_What to do:_
Quote every line as given.
+++ Given data
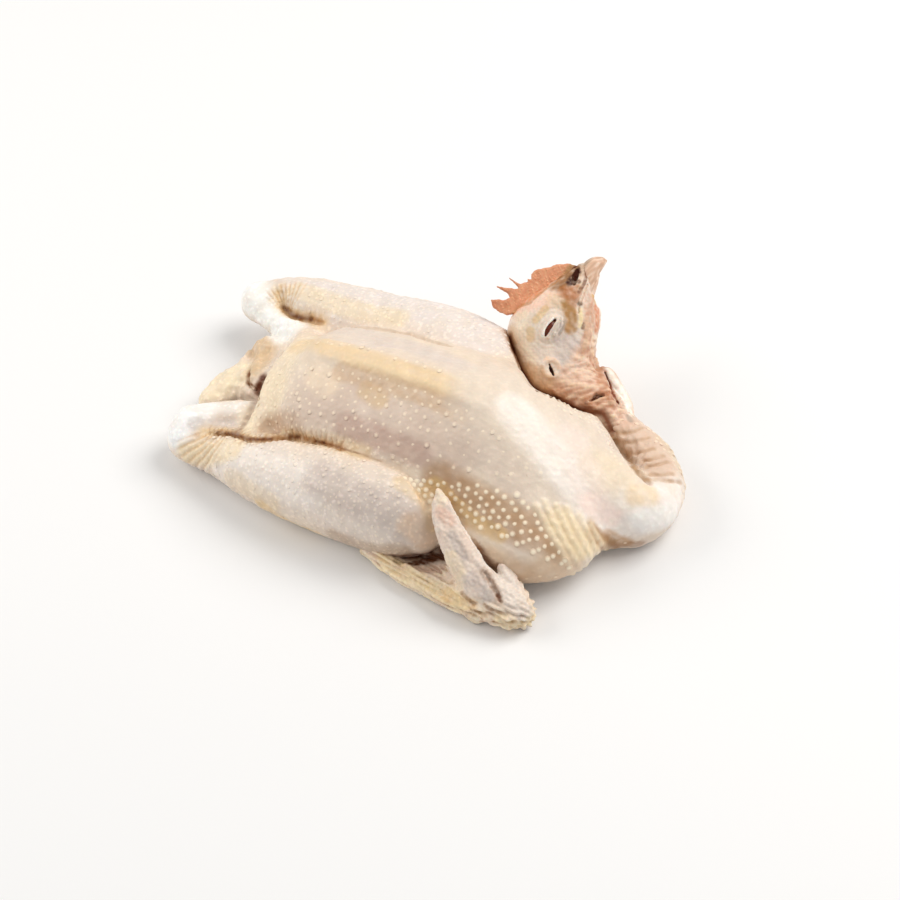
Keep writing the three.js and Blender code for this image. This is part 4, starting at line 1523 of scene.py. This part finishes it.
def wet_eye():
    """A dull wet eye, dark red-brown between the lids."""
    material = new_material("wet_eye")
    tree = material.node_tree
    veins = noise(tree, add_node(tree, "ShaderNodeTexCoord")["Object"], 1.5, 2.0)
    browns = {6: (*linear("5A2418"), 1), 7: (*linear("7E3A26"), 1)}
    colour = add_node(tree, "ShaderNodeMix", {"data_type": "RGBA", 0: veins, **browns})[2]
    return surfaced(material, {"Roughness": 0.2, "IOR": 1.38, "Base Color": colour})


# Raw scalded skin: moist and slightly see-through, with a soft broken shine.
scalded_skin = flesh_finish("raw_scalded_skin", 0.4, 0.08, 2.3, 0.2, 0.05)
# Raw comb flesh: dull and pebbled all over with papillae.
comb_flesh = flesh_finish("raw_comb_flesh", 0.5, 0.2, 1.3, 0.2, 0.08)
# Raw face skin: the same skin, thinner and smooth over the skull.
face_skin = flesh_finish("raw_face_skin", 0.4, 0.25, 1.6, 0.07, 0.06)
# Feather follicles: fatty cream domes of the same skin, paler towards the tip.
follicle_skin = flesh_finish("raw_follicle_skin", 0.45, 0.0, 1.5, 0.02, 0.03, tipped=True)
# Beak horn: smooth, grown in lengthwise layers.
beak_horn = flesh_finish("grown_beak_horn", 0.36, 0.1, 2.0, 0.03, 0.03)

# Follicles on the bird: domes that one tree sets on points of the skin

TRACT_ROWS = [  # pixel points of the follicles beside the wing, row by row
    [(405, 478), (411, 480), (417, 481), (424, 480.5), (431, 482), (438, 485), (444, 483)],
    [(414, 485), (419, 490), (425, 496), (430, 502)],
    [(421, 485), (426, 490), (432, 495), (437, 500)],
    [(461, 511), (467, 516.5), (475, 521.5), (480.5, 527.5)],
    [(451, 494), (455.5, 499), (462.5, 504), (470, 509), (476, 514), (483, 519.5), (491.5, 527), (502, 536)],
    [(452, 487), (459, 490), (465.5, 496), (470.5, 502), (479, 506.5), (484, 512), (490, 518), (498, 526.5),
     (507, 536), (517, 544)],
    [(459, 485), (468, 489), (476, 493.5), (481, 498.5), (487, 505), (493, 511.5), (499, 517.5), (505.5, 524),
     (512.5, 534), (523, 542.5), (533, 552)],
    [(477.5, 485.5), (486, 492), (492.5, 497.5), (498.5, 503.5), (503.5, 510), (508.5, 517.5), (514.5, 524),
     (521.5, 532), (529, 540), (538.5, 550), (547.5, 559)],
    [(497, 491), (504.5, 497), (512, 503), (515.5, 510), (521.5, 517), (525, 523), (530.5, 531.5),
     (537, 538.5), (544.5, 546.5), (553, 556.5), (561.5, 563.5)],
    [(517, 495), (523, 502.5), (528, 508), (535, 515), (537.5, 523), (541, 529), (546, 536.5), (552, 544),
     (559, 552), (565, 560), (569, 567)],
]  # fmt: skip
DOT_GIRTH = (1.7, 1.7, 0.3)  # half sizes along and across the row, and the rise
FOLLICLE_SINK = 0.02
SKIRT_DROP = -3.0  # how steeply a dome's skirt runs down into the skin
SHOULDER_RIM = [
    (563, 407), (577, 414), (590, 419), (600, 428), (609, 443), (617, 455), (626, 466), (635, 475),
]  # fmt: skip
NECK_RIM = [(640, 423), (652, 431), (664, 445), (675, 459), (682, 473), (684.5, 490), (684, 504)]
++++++
_Right answer:_
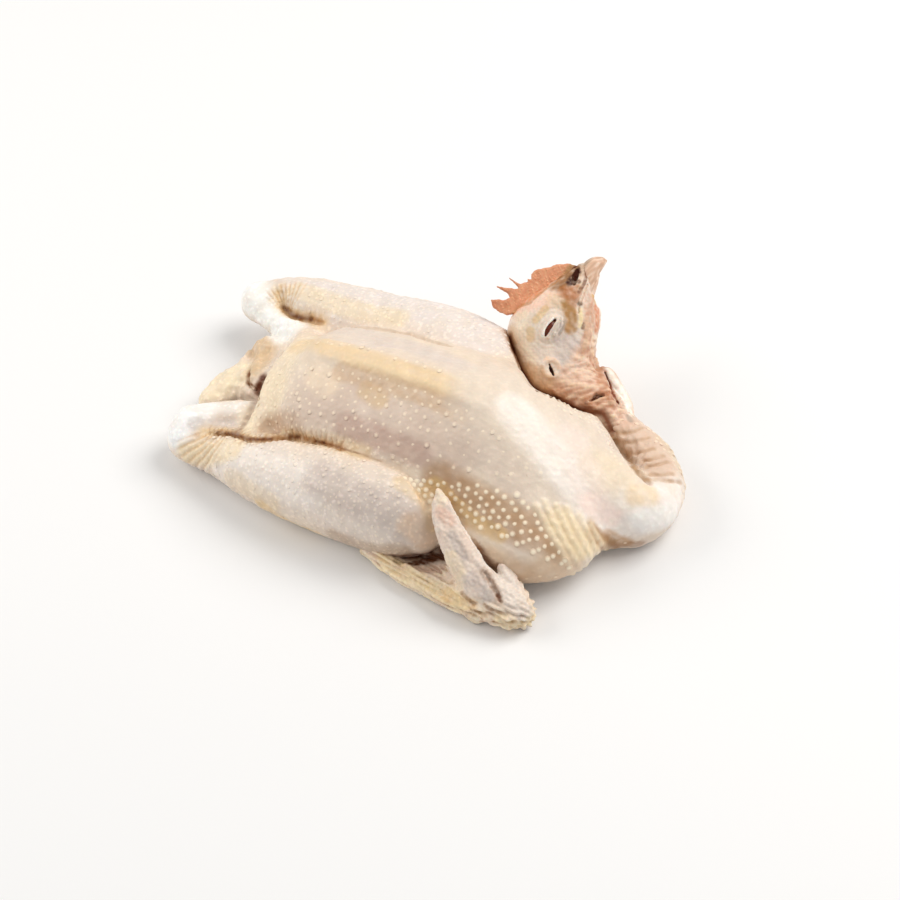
Keep writing the three.js and Blender code for this image. This is part 4, starting at line 1523 of scene.py. This part finishes it.
def wet_eye():
    """A dull wet eye, dark red-brown between the lids."""
    material = new_material("wet_eye")
    tree = material.node_tree
    veins = noise(tree, add_node(tree, "ShaderNodeTexCoord")["Object"], 1.5, 2.0)
    browns = {6: (*linear("5A2418"), 1), 7: (*linear("7E3A26"), 1)}
    colour = add_node(tree, "ShaderNodeMix", {"data_type": "RGBA", 0: veins, **browns})[2]
    return surfaced(material, {"Roughness": 0.2, "IOR": 1.38, "Base Color": colour})


# Raw scalded skin: moist and slightly see-through, with a soft broken shine.
scalded_skin = flesh_finish("raw_scalded_skin", 0.4, 0.08, 2.3, 0.2, 0.05)
# Raw comb flesh: dull and pebbled all over with papillae.
comb_flesh = flesh_finish("raw_comb_flesh", 0.5, 0.2, 1.3, 0.2, 0.08)
# Raw face skin: the same skin, thinner and smooth over the skull.
face_skin = flesh_finish("raw_face_skin", 0.4, 0.25, 1.6, 0.07, 0.06)
# Feather follicles: fatty cream domes of the same skin, paler towards the tip.
follicle_skin = flesh_finish("raw_follicle_skin", 0.45, 0.0, 1.5, 0.02, 0.03, tipped=True)
# Beak horn: smooth, grown in lengthwise layers.
beak_horn = flesh_finish("grown_beak_horn", 0.36, 0.1, 2.0, 0.03, 0.03)

# Follicles on the bird: domes that one tree sets on points of the skin

TRACT_ROWS = [  # pixel points of the follicles beside the wing, row by row
    [(405, 478), (411, 480), (417, 481), (424, 480.5), (431, 482), (438, 485), (444, 483)],
    [(414, 485), (419, 490), (425, 496), (430, 502)],
    [(421, 485), (426, 490), (432, 495), (437, 500)],
    [(461, 511), (467, 516.5), (475, 521.5), (480.5, 527.5)],
    [(451, 494), (455.5, 499), (462.5, 504), (470, 509), (476, 514), (483, 519.5), (491.5, 527), (502, 536)],
    [(452, 487), (459, 490), (465.5, 496), (470.5, 502), (479, 506.5), (484, 512), (490, 518), (498, 526.5),
     (507, 536), (517, 544)],
    [(459, 485), (468, 489), (476, 493.5), (481, 498.5), (487, 505), (493, 511.5), (499, 517.5), (505.5, 524),
     (512.5, 534), (523, 542.5), (533, 552)],
    [(477.5, 485.5), (486, 492), (492.5, 497.5), (498.5, 503.5), (503.5, 510), (508.5, 517.5), (514.5, 524),
     (521.5, 532), (529, 540), (538.5, 550), (547.5, 559)],
    [(497, 491), (504.5, 497), (512, 503), (515.5, 510), (521.5, 517), (525, 523), (530.5, 531.5),
     (537, 538.5), (544.5, 546.5), (553, 556.5), (561.5, 563.5)],
    [(517, 495), (523, 502.5), (528, 508), (535, 515), (537.5, 523), (541, 529), (546, 536.5), (552, 544),
     (559, 552), (565, 560), (569, 567)],
]  # fmt: skip
DOT_GIRTH = (1.7, 1.7, 0.3)  # half sizes along and across the row, and the rise
FOLLICLE_SINK = 0.02
SKIRT_DROP = -3.0  # how steeply a dome's skirt runs down into the skin
SHOULDER_RIM = [
    (563, 407), (577, 414), (590, 419), (600, 428), (609, 443), (617, 455), (626, 466), (635, 475),
]  # fmt: skip
NECK_RIM = [(640, 423), (652, 431), (664, 445), (675, 459), (682, 473), (684.5, 490), (684, 504)]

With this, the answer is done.